The raw answer often buries the lede. Your job in editing — lightly, without inventing words — is to make sure the job change stays visible, because that's the entire source of the credibility. Compare:

  • Weak: "Great product, we use it every day." (Could be any customer. The magic is gone.)
  • Strong: "I used it at my last company and setting it up was the first thing I did when I joined [New Company]. I wasn't going to run a team without it."

The strong version keeps the two-companies structure intact. Keep the mechanics of the move in the quote and the proof stays load-bearing. If you tighten their words, preserve that arc; the same light-touch principle applies as when you edit any customer's testimonial — clean it up, never rewrite what it claims.

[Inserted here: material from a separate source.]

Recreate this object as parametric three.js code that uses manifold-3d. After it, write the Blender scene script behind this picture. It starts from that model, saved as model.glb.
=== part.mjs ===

Where a "brought it with me" quote earns its keep

This testimonial is wasted on a generic wall of quotes. Place it where its specific message answers a specific fear:

  • On a pricing or comparison page, where the buyer is weighing switching costs and longevity — the exact anxiety this quote resolves.
  • Next to retention or reliability claims, as living proof that users don't abandon you.
  • In sales conversations with a nervous buyer worried their champion might leave. This is the single best story to have in your pocket there, and it echoes the reassurance logic of handling a testimonial from a customer whose champion left — except here, the champion left and took you with them.

The rule of thumb

A customer who re-buys you at a new job has already written your best testimonial with their behavior — all you have to do is notice it and ask them to say it out loud. Keep your churned contacts, watch for the familiar names coming back, and when you catch one, reach out to name the compliment they paid you. One "I set it up on day one at my new job" beats a hundred five-star ratings, because it's the only kind of proof a prospect can't wave away.